Common fibres used for reinforcement include glass fibres, carbon fibres, cellulose (wood/paper fibre and straw) and high strength polymers for example aramid. Silicon carbide fibers are used for some high temperature applications.
Particle reinforcement adds a similar effect to precipitation hardening in metals and ceramics. Large particles impede dislocation movement and crack propagation as well as contribute to the composite’s Young’s Modulus.
Many composite layup designs also include a co-curing or post-curing of the prepreg with various other media, such as honeycomb or foam. This is commonly called a sandwich structure. This is a more common layup for the manufacture of radomes, doors, cowlings, or non-structural parts.
Open- and closed-cell-structured foams like polyvinylchloride, polyurethane, polyethylene or polystyrene foams, balsa wood, syntactic foams, and honeycombs are commonly used core materials. Open- and closed-cell metal foam can also be used as core materials. Recently, 3D graphene structures ( also called graphene foam) have also been employed as core structures. A recent review by Khurram and Xu et al., have provided the summary of the state-of-the-art techniques for fabrication of the 3D structure of graphene, and the examples of the use of these foam like structures as a core for their respective polymer composites.
Polymers are common matrices (especially used for fibre reinforced plastics). Road surfaces are often made from asphalt concrete which uses bitumen as a matrix. Mud (wattle and daub) has seen extensive use. Typically, most common polymer-based composite materials, including fibreglass, carbon fibre, and Kevlar, include at least two parts, the substrate and the resin.
Polyester resin tends to have yellowish tint, and is suitable for most backyard projects. Its weaknesses are that it is UV sensitive and can tend to degrade over time, and thus generally is also coated to help preserve it. It is often used in the making of surfboards and for marine applications. Its hardener is a peroxide, often MEKP (methyl ethyl ketone peroxide). When the peroxide is mixed with the resin, it decomposes to generate free radicals, which initiate the curing reaction. Hardeners in these systems are commonly called catalysts, but since they do not re-appear unchanged at the end of the reaction, they do not fit the strictest chemical definition of a catalyst.

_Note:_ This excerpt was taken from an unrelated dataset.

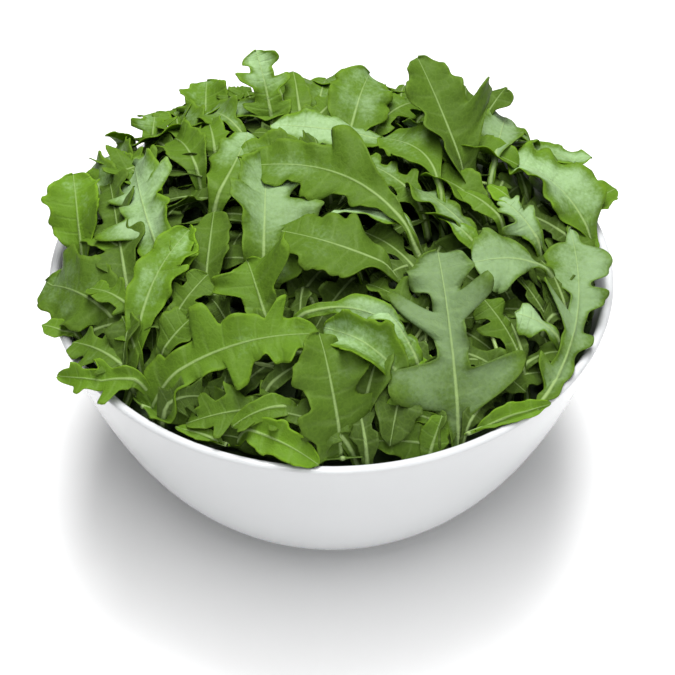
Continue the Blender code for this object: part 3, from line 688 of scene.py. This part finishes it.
def under_leaves():
    """Leaves that lie below the shown ones, spread evenly over the dome by a golden angle, darkened as
    painted shade.
    """
    draw = random.Random(UNDER_SEED)
    for number in range(UNDER_COUNT):
        away = UNDER_RADIUS * math.sqrt((number + 0.5) / UNDER_COUNT)
        angle = number * GOLDEN_ANGLE
        heading = draw.uniform(0, 2 * math.pi)
        length = draw.uniform(*UNDER_LENGTH)
        raised = UNDER_EDGE_LIFT * (away / UNDER_RADIUS) ** UNDER_EDGE_POWER
        ends = []
        for reach in (-length / 2, length / 2):
            x = away * math.cos(angle) + reach * math.cos(heading)
            y = away * math.sin(angle) + reach * math.sin(heading)
            kept = min(1.0, (RIM_RADIUS - UNDER_RIM_GAP) / math.hypot(x, y))
            ends.append((x * kept, y * kept, draw.uniform(*UNDER_LIFT) + raised))
        kind = UNDER_KINDS[number % len(UNDER_KINDS)]
        half = draw.uniform(*UNDER_HALF_WIDTH)
        roll = draw.uniform(-UNDER_ROLL, UNDER_ROLL)
        tone = draw.uniform(*UNDER_TONE)
        # Painted shade: a low lightness for a leaf deep in the heap
        shade = draw.uniform(*UNDER_PAINTED_SHADE)
        yield Leaf(f"under_leaf_{number}", kind, ends[0], ends[1], half, roll=roll, tone=tone, shade=shade)


def turned_grid(profile, turns):
    """Carries a profile of (radius, height) round the axis: a grid of points, first along the profile."""
    angle = np.linspace(0, 2 * np.pi, turns, endpoint=False)
    radius, height = np.asarray(profile, float).T
    return np.stack([radius[:, None] * np.cos(angle), radius[:, None] * np.sin(angle),
                     np.repeat(height[:, None], turns, axis=1)], axis=-1)


def tube_faces(rows, turns):
    """Quads of a grid of rings, with the last turn joined to the first and both end rings capped by quads."""
    index = np.arange(rows * turns).reshape(rows, turns)
    beside = np.roll(index, -1, axis=1)
    sides = np.stack([index[:-1], beside[:-1], beside[1:], index[1:]], axis=-1).reshape(-1, 4)
    near = np.arange(turns // 2 - 1)
    cap = np.stack([near, turns - 1 - near, turns - 2 - near, near + 1], axis=-1)
    return np.concatenate([sides, cap, cap[:, ::-1] + (rows - 1) * turns])


def stem_part(base, tip, arch):
    """A round stem: a circle carried along an arched line over the dome.

    It thins evenly towards its tip, and its ends round off by the square root of the distance from them.
    """
    along = np.linspace(0.0, 1.0, STEM_STEPS)
    base = np.array(base, float)
    tip = np.array(tip, float)
    plan = base[:2] + (tip[:2] - base[:2]) * along[:, None]
    lift = base[2] + (tip[2] - base[2]) * along + arch * np.sin(np.pi * along)
    path = np.column_stack([plan, dome_height(plan[:, 0], plan[:, 1]) + lift])
    ahead = unit(np.gradient(path, axis=0))
    left = unit(np.cross([0.0, 0.0, 1.0], ahead))
    up = np.cross(ahead, left)
    turn = np.linspace(0, 2 * np.pi, STEM_ROUND_STEPS, endpoint=False)
    closing = np.sqrt(np.minimum(1.0, STEM_END_RISE * np.minimum(along, 1 - along) + STEM_END_START))
    radius = (STEM_RADIUS * (1 - STEM_THINNING * along) * closing)[:, None, None]
    ring = np.cos(turn)[None, :, None] * left[:, None] + np.sin(turn)[None, :, None] * up[:, None]
    corners = (path[:, None] + ring * radius).reshape(-1, 3)
    return {"corners": corners * MM, "faces": tube_faces(STEM_STEPS, STEM_ROUND_STEPS)}


def bowl_profile():
    """The bowl's section as (radius, height).

    It starts in the middle of the floor and goes up the inside by the wall's curve, over the lip as a half
    circle, down the outside by the same curve and, after a quarter circle, under the flat base.
    """
    inner_depth = RIM_HEIGHT - FLOOR
    lip_radius = WALL / 2
    spread = np.linspace(0.0, 1.0, WALL_STEPS)
    inside_share = 1 - (1 - (lip_radius / inner_depth)) * spread**INSIDE_CROWDING
    inner_depths = inner_depth * inside_share
    inner_radii = wall_radius(inner_depths, RIM_RADIUS - WALL, inner_depth)
    inner = np.column_stack([inner_radii, RIM_HEIGHT - inner_depths])
    inner[0, 0] = AXIS_RING
    floor_share = np.linspace(0.0, 1.0, FLOOR_STEPS)[1:-1, None]
    floor_points = inner[0] + (inner[1] - inner[0]) * floor_share
    floor_points[:, 1] = np.interp(floor_points[:, 0], [0, inner[1, 0]], [FLOOR, inner[1, 1]])
    turn = np.linspace(np.pi, 0, LIP_STEPS)[1:-1]
    lip = np.column_stack([RIM_RADIUS - lip_radius + lip_radius * np.cos(turn),
                           RIM_HEIGHT - lip_radius + lip_radius * np.sin(turn)])
    outer_share = 1 - (1 - spread) ** OUTSIDE_CROWDING
    outer_depths = lip_radius + (RIM_HEIGHT - BASE_EDGE - lip_radius) * outer_share
    outer = np.column_stack([wall_radius(outer_depths, RIM_RADIUS, RIM_RADIUS), RIM_HEIGHT - outer_depths])
    edge_turn = np.linspace(0, np.pi / 2, EDGE_STEPS)[1:]
    base_radius = outer[-1, 0]
    edge = np.column_stack([base_radius - BASE_EDGE * (1 - np.cos(edge_turn)),
                            BASE_EDGE * (1 - np.sin(edge_turn))])
    under_radii = np.linspace(base_radius - BASE_EDGE, AXIS_RING, BASE_STEPS)[1:]
    under = np.column_stack([under_radii, np.zeros(BASE_STEPS - 1)])
    return np.concatenate([inner[:1], floor_points, inner[1:], lip, outer, edge, under])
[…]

Vinyl ester resin tends to have a purplish to bluish to greenish tint. This resin has lower viscosity than polyester resin and is more transparent. This resin is often billed as being fuel resistant, but will melt in contact with gasoline. It tends to be more resistant over time to degradation than polyester resin and is more flexible. It uses the same hardeners as polyester resin (at a similar mix ratio) and the cost is approximately the same.
Epoxy resin is almost transparent when cured. In the aerospace industry, epoxy is used as a structural matrix material or as a structural glue.
Shape memory polymer (SMP) resins have varying visual characteristics depending on their formulation. These resins may be epoxy-based, which can be used for auto body and outdoor equipment repairs; cyanate-ester-based, which are used in space applications; and acrylate-based, which can be used in very cold temperature applications, such as for sensors that indicate whether perishable goods have warmed above a certain maximum temperature. These resins are unique in that their shape can be repeatedly changed by heating above their glass transition temperature (Tg). When heated, they become flexible and elastic, allowing for easy configuration. Once they are cooled, they will maintain their new shape. The resins will return to their original shapes when they are reheated above their Tg. The advantage of shape memory polymer resins is that they can be shaped and reshaped repeatedly without losing their material properties. These resins can be used in fabricating shape memory composites.
Traditional materials such as glues, muds have traditionally been used as matrices for papier-mâché and adobe.
Cement (concrete), metals, ceramics, and sometimes glasses are employed. Unusual matrices such as ice are sometime proposed as in pykecrete.
Where Composite Used?
The composite material most commonly associated with the term “composite” is Fiber Reinforced Plastics. This type of composite is used extensively throughout our daily lives. Common everyday uses of fiber reinforced plastic composites include:
- Boats and marine
- Sporting equipment (golf shafts, tennis rackets, surfboards, hockey sticks, etc.)
- Automotive components
- Wind turbine blades
- Body armor
- Building materials
- Water pipes
- Tool handles
- Ladder rails
Modern composite materials have a number of advantages over other materials such as steel. Perhaps most importantly, composites are much lighter in weight. They also resist corrosion, are flexible and dent-resistant. This, in turn, means they require less maintenance and have a longer lifespan than traditional materials. Composite materials make cars lighter and therefore more fuel efficient, make body armor more resistant to bullets and make turbine blades that can withstand the stress of high wind speeds.